E’ stata, finora, una pessima consuetudine maschile quella di fare apprezzamenti sessuali volgari verso le colleghe sul luogo di lavoro. Il fatto increscioso è stato sempre giustificato come accadimento goliardico, senza alcun intento offensivo da parte dell’autore di tali…”prodezze linguistiche”.
Roma – Innanzitutto bisognerebbe chiedere alla malcapitata vittima, se si è sentita offesa o meno. Inoltre, è un modo urticante e scriteriato di esibizionismo “machista” allo stato puro, secondo cui alla donna si può dire quello che si vuole, in una sorta di impunità. Ma d’ora in poi bisogna stare attenti, è finita la pacchia. Una recente sentenza della Cassazione, organo supremo della magistratura, ha reso più corposo l’elenco riguardante le “molestie”. Se, come recita la sentenza, vengono appurati “comportamenti indesiderati, posti in essere per ragioni connesse al sesso, aventi lo scopo o l’effetto di violare la dignità della lavoratrice e di creare un clima intimidatorio, ostile, degradante, umiliante o offensivo”, l’autore di tali insulti rischia il licenziamento.
Come si evince, le insinuazioni sessuali sono equiparate in ogni aspetto, dal punto di vista giuridico alle molestie. E’ un precedente importante che sicuramente provocherà degli effetti dirompenti nei luoghi di lavoro. Con un buon numero di “maschietti” che cominceranno a “farsela addosso” per il timore di perdere il posto di lavoro. La sentenza è stata emessa dalla sezione “lavoro” della Corte di Cassazione e pubblicata dal quotidiano giuridico Studiocataldi.it. I magistrati hanno respinto il ricorso di un lavoratore, dipendente di un bar in Toscana.
L’agenzia di stampa Adnkronos ha riportato che il lavoratore si è “giocato” il posto di lavoro per “aver tenuto comportamenti consistenti in molestie sessuali in danno di una giovane collega neoassunta con contratto a termine e assegnata a mansioni di addetta al banco del bar”. Secondo le cronache locali la vittima delle… “performances dialettiche” maschili lo aveva già accusato due volte al titolare per allusioni sessuali verbali e fisiche. Per questi motivi era scattato il licenziamento, che dopo un primo giudizio in tribunale, confermato in Corte d’appello, è stato considerato legittimo e definitivo dalla Corte di Cassazione.
Dalla sentenza è emerso un aspetto importante: le allusioni sessuali sono state valutate lesive della dignità, della sicurezza e della considerazione dei colleghi e, quindi, sanzionabili in maniera opportuna. Non è stato considerato dirimente il fatto che mancasse l’intenzione di offendere e che tra colleghi si respirasse un clima gaudente. Nessuna scusante né giustificazione per il lavoratore, licenziato per giusta causa. I riferimenti sessuali devono, dunque, essere equiparati pienamente alle molestie e in base alla Direttiva europea 2002/73/CE considerati dalla giurisprudenza “discriminazioni fondate sul sesso”.

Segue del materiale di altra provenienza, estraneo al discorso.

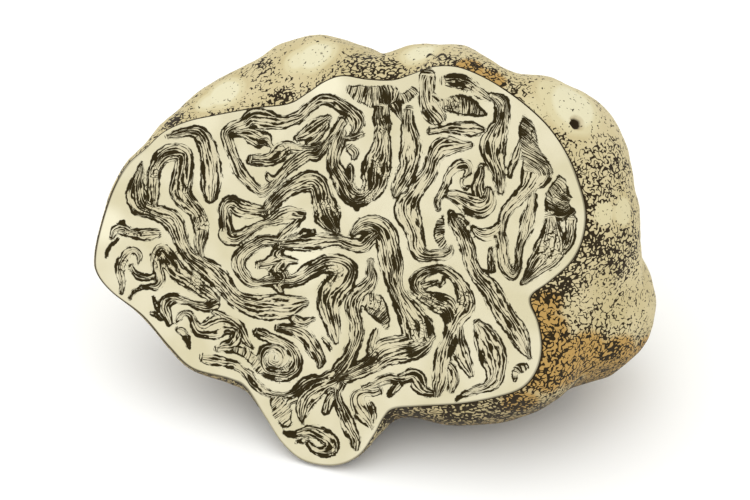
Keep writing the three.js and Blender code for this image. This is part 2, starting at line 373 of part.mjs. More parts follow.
const facing = new THREE.Vector3(
  -Math.sin(TURN_LEFT) * Math.cos(TURN_DOWN),
  -Math.sin(TURN_DOWN),
  Math.cos(TURN_LEFT) * Math.cos(TURN_DOWN),
);
const across = new THREE.Vector3(0, 1, 0).cross(facing).normalize();
const upward = facing.clone().cross(across);

// The point of the cut that shows at x, y of the drawing frame.
function onCut(x, y) {
  return new THREE.Vector3(x, y, -(facing.x * x + facing.y * y) / facing.z);
}

// Places a shape that is drawn in the cut's own plane, with z out of the cut.
const cutPlacement = new THREE.Matrix4().makeBasis(across, upward, facing);

// How far the cut's edge lies from the middle of the cut, for each angle in its plane.
function measureRim() {
  const edge = new THREE.CatmullRomCurve3(RIM.map(([x, y]) => onCut(x, y)), true, "catmullrom", 0.5);
  const samples = edge.getPoints(RIM_SAMPLES).slice(1).map((point) => ({
    angle: Math.atan2(point.dot(upward), point.dot(across)),
    reach: point.length(),
  }));
  samples.sort((a, b) => a.angle - b.angle);
  const first = samples[0];
  const last = samples[samples.length - 1];
  samples.unshift({ angle: last.angle - 2 * Math.PI, reach: last.reach });
  samples.push({ angle: first.angle + 2 * Math.PI, reach: first.reach });
  return samples;
}

const rim = measureRim();

function rimReach(azimuth) {
  const angle = Math.atan2(Math.sin(azimuth), Math.cos(azimuth));
  const after = rim.findIndex((sample) => sample.angle >= angle);
  const a = rim[after - 1];
  const b = rim[after];
  return THREE.MathUtils.mapLinear(angle, a.angle, b.angle, a.reach, b.reach);
}

// ---------------------------------------------------------------- the lobed back

const lobes = Object.values(LOBES).map(([x, y, behind, radius]) => {
  const centre = onCut(x, y);
  centre.z -= behind;
  return { centre, radius };
});

// Distance from the skin of all the lobes run together, negative inside.
function lobeDistance(point) {
  let sum = 0;
  for (const { centre, radius } of lobes) {
    sum += Math.exp(-LOBE_BLEND * (point.distanceTo(centre) - radius));
  }
  return -Math.log(sum) / LOBE_BLEND;
}

// How far the lobes reach from the middle of the cut in one direction.
function lobeReach(direction) {
  let inside = 0;
  let outside = FARTHEST;
  const halvings = 30;
  for (let i = 0; i < halvings; i += 1) {
    const middle = (inside + outside) / 2;
    if (lobeDistance(direction.clone().multiplyScalar(middle)) < 0) {
      inside = middle;
    } else {
      outside = middle;
    }
  }
  return inside;
}

function ripple(point) {
  const turn = (2 * Math.PI) / RIPPLE.pitch;
  const acrossWave = Math.sin(turn * point.x + 1.1) * Math.sin(turn * point.y + 0.4);
  return RIPPLE.height * acrossWave * Math.sin(turn * point.z + 2.3);
}

// A point of the skin: azimuth runs round the cut's edge, and tilt from the middle of the back, 0, to
// the edge, a right angle.
function skinPoint(azimuth, tilt) {
  const outward = across.clone().multiplyScalar(Math.cos(azimuth));
  outward.addScaledVector(upward, Math.sin(azimuth));
  const direction = facing.clone().multiplyScalar(-Math.cos(tilt)).addScaledVector(outward, Math.sin(tilt));
  const reach = lobeReach(direction);
  const nearRim = THREE.MathUtils.smoothstep(1 - (Math.PI / 2 - tilt) / RIM_FADE, 0, 1);
  const toRim = nearRim * (rimReach(azimuth) - lobeReach(outward));
  const point = direction.multiplyScalar(reach + toRim);
  return point.addScaledVector(point.clone().normalize(), (1 - nearRim) * ripple(point));
}

// The closed half: rows of 6, 12, 18... skin points round the middle of the back, and a flat cut.
function halfGeometry() {
  const points = [skinPoint(0, 0)];
  const faces = [];
  let rowStart = 1;
  let innerStart = 0;
  for (let row = 1; row <= RINGS; row += 1) {
    const count = 6 * row;
    const innerCount = Math.max(1, 6 * (row - 1));
    for (let i = 0; i < count; i += 1) {
      points.push(skinPoint((2 * Math.PI * i) / count, (Math.PI / 2) * (row / RINGS)));
    }
    for (let sector = 0; sector < 6; sector += 1) {
      for (let i = 0; i < row; i += 1) {
        const a = rowStart + ((sector * row + i) % count);
        const b = rowStart + ((sector * row + i + 1) % count);
        const c = innerStart + ((sector * (row - 1) + i) % innerCount);
        faces.push(a, c, b);
        if (i < row - 1) {
          const d = innerStart + ((sector * (row - 1) + i + 1) % innerCount);
          faces.push(b, c, d);
        }
      }
    }
    innerStart = rowStart;
    rowStart += count;
  }
  const edge = points.slice(innerStart).map(
    (point) => new THREE.Vector2(point.dot(across), point.dot(upward)),
  );
  for (const triangle of THREE.ShapeUtils.triangulateShape(edge, [])) {
    faces.push(...triangle.map((corner) => innerStart + corner));
  }
  const geometry = new THREE.BufferGeometry().setFromPoints(points);
  geometry.setIndex(faces);
  return geometry;
}

// ---------------------------------------------------------------- the flesh

// How far x, y lies inside the nearest band of dark flesh, negative outside it.
function fleshDepth(x, y) {
  let deepest = -Infinity;
  for (const route of Object.values(FLESH)) {
    for (let i = 1; i < route.length; i += 1) {
      const [ax, ay, aWidth] = route[i - 1];
      const [bx, by, bWidth] = route[i];
      const along = ((x - ax) * (bx - ax) + (y - ay) * (by - ay)) / ((bx - ax) ** 2 + (by - ay) ** 2);
      const t = THREE.MathUtils.clamp(along, 0, 1);
      const away = Math.hypot(x - ax - t * (bx - ax), y - ay - t * (by - ay));
      deepest = Math.max(deepest, (aWidth + t * (bWidth - aWidth)) / 2 - away);
    }
  }
  return deepest;
}

// Walks the flesh's edge through a square grid, and gives its closed loops with the flesh on the left.
function fleshLoops() {
  const xs = RIM.map(([x]) => x);
  const ys = RIM.map(([, y]) => y);
  const left = Math.min(...xs);
  const bottom = Math.min(...ys);
  const columns = Math.ceil((Math.max(...xs) - left) / FLESH_STEP) + 1;
  const rows = Math.ceil((Math.max(...ys) - bottom) / FLESH_STEP) + 1;
  const depth = [];
  for (let row = 0; row < rows; row += 1) {
    for (let column = 0; column < columns; column += 1) {
      depth.push(fleshDepth(left + column * FLESH_STEP, bottom + row * FLESH_STEP));
    }
  }
  const at = (column, row) => depth[row * columns + column];

  // The crossing on a grid edge, named by the edge so that neighbouring squares share it.
  function crossing(c0, r0, c1, r1) {
    const t = at(c0, r0) / (at(c0, r0) - at(c1, r1));
    const x = left + (c0 + t * (c1 - c0)) * FLESH_STEP;
    const y = bottom + (r0 + t * (r1 - r0)) * FLESH_STEP;
    const name = `${Math.min(c0, c1)},${Math.min(r0, r1)},${r0 === r1 ? "h" : "v"}`;
    return { name, point: [x, y] };
  }

  const next = new Map();
  for (let row = 0; row < rows - 1; row += 1) {
    for (let column = 0; column < columns - 1; column += 1) {
      const corners = [
        [column, row],
        [column + 1, row],
        [column + 1, row + 1],
        [column, row + 1],
      ];
      const leaving = [];
      const entering = [];
      corners.forEach(([c, r], i) => {
        const [nc, nr] = corners[(i + 1) % 4];
        const here = at(c, r) > 0;
        const there = at(nc, nr) > 0;
        if (here && !there) {
          leaving.push(crossing(c, r, nc, nr));
        } else if (!here && there) {
          entering.push(crossing(c, r, nc, nr));
        }
      });
      // Round the square, the flesh's edge goes in where the flesh ends and out where it starts again.
      leaving.forEach((from, i) => {
        const to = leaving.length === 2 && at(column, row) > 0 ? entering[(i + 1) % 2] : entering[i];
        next.set(from.name, { point: from.point, to: to.name });
      });
    }
  }

  const loops = [];
  while (next.size > 0) {
    const loop = [];
    let name = next.keys().next().value;
    while (next.has(name)) {
      const { point, to } = next.get(name);
      loop.push(point);
      next.delete(name);
      name = to;
    }
    loops.push(loop);
  }
  return loops;
}

// Leaves out the points of a run that a straight line misses by less than the tolerance.
function straightened(points) {
  const [ax, ay] = points[0];
  const [bx, by] = points[points.length - 1];
  const length = Math.hypot(bx - ax, by - ay);
  let worst = 0;
  let worstAway = EDGE_TOLERANCE;
  for (let i = 1; i < points.length - 1; i += 1) {
    const [x, y] = points[i];
    const away = length > 0
      ? Math.abs((bx - ax) * (y - ay) - (by - ay) * (x - ax)) / length
      : Math.hypot(x - ax, y - ay);
    if (away > worstAway) {
      worst = i;
      worstAway = away;
    }
  }
  if (worst === 0) {
    return [points[0], points[points.length - 1]];
  }
  const before = straightened(points.slice(0, worst + 1));
  const after = straightened(points.slice(worst));
  return [...before.slice(0, -1), ...after];
}

function straightenedLoop(loop) {
  const half = Math.floor(loop.length / 2);
  const there = straightened(loop.slice(0, half + 1));
  const back = straightened([...loop.slice(half), loop[0]]);
  return [...there.slice(0, -1), ...back.slice(0, -1)];
}

// A straight-walled block over one loop, from below the cut to above it.
function loopBlock(loop, below, above) {
  const corners = loop.map(([x, y]) => {
    const point = onCut(x, y);
    return new THREE.Vector2(point.dot(across), point.dot(upward));
  });
  const block = new THREE.ExtrudeGeometry(new THREE.Shape(corners), {
    depth: below + above,
    bevelEnabled: false,
  });
  block.translate(0, 0, -below);
  return block.applyMatrix4(cutPlacement);
}

// ---------------------------------------------------------------- joining and cutting

const wasm = await Module();
wasm.setup();

function toSolid(geometry) {
  const bare = geometry.clone();
  bare.deleteAttribute("normal");
  bare.deleteAttribute("uv");
  const merged = mergeVertices(bare);
  const vertProperties = new Float32Array(merged.attributes.position.array);
  const triVerts = new Uint32Array(merged.index.array);
  return new wasm.Manifold(new wasm.Mesh({ numProp: 3, vertProperties, triVerts }));
}

function toGeometry(solid) {
  const { vertProperties, triVerts } = solid.getMesh();
  const geometry = new THREE.BufferGeometry();
  geometry.setAttribute("position", new THREE.BufferAttribute(vertProperties, 3));
  geometry.setIndex(new THREE.BufferAttribute(triVerts, 1));
  geometry.computeVertexNormals();
  return geometry;
}

// Everything that is sunk into the cut: patches of flesh, less the islands of vein inside them.
function fleshCutter() {
  const signedArea = (loop) => THREE.ShapeUtils.area(loop.map(([x, y]) => new THREE.Vector2(x, y)));
  const loops = fleshLoops()
    .map((loop) => ({ loop: straightenedLoop(loop), area: signedArea(loop) }))
    .filter(({ area }) => Math.abs(area) > FLESH_SMALLEST)
    .sort((a, b) => Math.abs(b.area) - Math.abs(a.area));
  const islandExtra = 0.2;
  let cutter = null;
  for (const { loop, area } of loops) {
    if (area > 0) {
      const patch = toSolid(loopBlock(loop, FLESH_SINK, CUTTER_PROUD));
      cutter = cutter ? cutter.add(patch) : patch;
    } else {
      const island = toSolid(loopBlock(loop, FLESH_SINK + islandExtra, CUTTER_PROUD + islandExtra));
      cutter = cutter.subtract(island);
    }
  }
  return cutter;
}

function pitCutter([azimuth, tilt, radius]) {
  const ball = new THREE.SphereGeometry(radius, PIT_SEGMENTS, PIT_SEGMENTS / 2);
  const place = skinPoint(azimuth * DEG, tilt * DEG);
  return toSolid(ball.translate(place.x, place.y, place.z));
}

// Takes off what would lie below the floor, which leaves the small flats that the half rests on.
function floorCutter() {
  const wide = 4 * FARTHEST;
  return toSolid(new THREE.BoxGeometry(wide, wide, wide).translate(0, 0, -wide / 2));
}

function buildHalf() {
  let half = toSolid(halfGeometry());
  half = half.subtract(fleshCutter());
  for (const pit of PITS) {
    half = half.subtract(pitCutter(pit));
  }
  const standing = toGeometry(half)
    .rotateX(Math.PI / 2 - READER_LIFT)
    .translate(...STAND);
  return toGeometry(toSolid(standing).subtract(floorCutter()));
}

// ---------------------------------------------------------------- the scene graph

const fungus = new THREE.MeshStandardMaterial({ color: 0xd9cba0, roughness: 0.75, metalness: 0 });

const half = new THREE.Mesh(buildHalf(), fungus);
half.name = "truffle_half";

const group = new THREE.Group();
group.add(half);

export default group;
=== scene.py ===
# %% [markdown]
# # Half of a white truffle
# A white truffle (*Tuber magnatum*) is a fungus that ripens under the ground. Its skin, the peridium, is
# smooth to finely rough and pale tan. Inside, the gleba is a maze of dark spore-bearing flesh with pale
# sterile veins between. This truffle was cut once through its widest part, and the half lies on its lobed
# back with the cut turned up and forward.
#
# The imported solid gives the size, the outline and the place. This lesson builds one fine closed mesh in
# the same space, writes on it where the flesh runs, and gives it two finishes: peridium and gleba.

# %% Load the frame
import math

import bmesh
import bpy
import numpy as np
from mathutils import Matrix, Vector, noise


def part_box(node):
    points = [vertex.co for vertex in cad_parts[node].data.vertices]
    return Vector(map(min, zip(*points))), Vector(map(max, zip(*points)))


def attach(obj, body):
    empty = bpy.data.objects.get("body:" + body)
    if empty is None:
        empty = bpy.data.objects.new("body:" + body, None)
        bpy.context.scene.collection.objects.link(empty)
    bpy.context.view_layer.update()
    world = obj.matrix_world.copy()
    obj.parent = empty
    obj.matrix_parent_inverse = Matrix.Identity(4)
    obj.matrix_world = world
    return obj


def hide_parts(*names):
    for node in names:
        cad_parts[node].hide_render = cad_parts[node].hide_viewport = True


MM = 0.001

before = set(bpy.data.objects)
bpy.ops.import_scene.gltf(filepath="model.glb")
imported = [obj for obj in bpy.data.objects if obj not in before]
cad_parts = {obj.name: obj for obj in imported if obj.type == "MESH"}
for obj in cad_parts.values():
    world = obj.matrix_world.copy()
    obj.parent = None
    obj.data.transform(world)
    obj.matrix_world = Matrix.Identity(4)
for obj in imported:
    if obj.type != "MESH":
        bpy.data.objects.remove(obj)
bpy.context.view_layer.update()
low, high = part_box("truffle_half")
print("solid in mm:", [round((b - a) / MM, 2) for a, b in zip(low, high)])

# %% [markdown]
# ## How the half lies
# The shapes are easiest to give as a reader sees them: x to the right, y up, z toward the reader, in
# millimetres, with the middle of the cut at the origin. That drawing frame looks down on the table at 40
# degrees. The cut faces a little to the reader's left and down. One turn and one shift stand the finished
# mesh in the frame, just as the solid was stood, so nothing has to be fitted by eye.

# %% The drawing frame
READER_LIFT = math.radians(40)
TURN_LEFT = math.radians(17)
TURN_DOWN = math.radians(8)
STAND = np.array([-4.2, -5.8, 22.2])

FACING = np.array([
    -math.sin(TURN_LEFT) * math.cos(TURN_DOWN),
    -math.sin(TURN_DOWN),
    math.cos(TURN_LEFT) * math.cos(TURN_DOWN),
])
ACROSS = np.cross([0.0, 1.0, 0.0], FACING)
ACROSS /= np.linalg.norm(ACROSS)
UPWARD = np.cross(FACING, ACROSS)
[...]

Senza alcun dubbio, si tratta di una sentenza che rappresenta uno spartiacque non solo per il diritto in generale, ma per i suoi effetti nell’organizzazione del lavoro. Non spetta a noi stabilire se la sentenza è giusta oppure no o se ci fossero alternative al licenziamento che, soprattutto, in questo periodo di “vacche magre”, in cui non è per niente facile cercare un nuovo lavoro, è ancora più traumatico. Questa sentenza, invece, può rappresentare un monito per alcuni atteggiamenti maschili sul luogo di lavoro. E’ ora di finirla di comportarsi al lavoro come se si stesse sul divano di casa, in cui ci si svacca a piacimento e si sbrocca con un linguaggio licenzioso. L’ambiente di lavoro, per quanto possa esserci armonia tra i colleghi, è un luogo informale e, come tale, merita, rispetto ed educazione.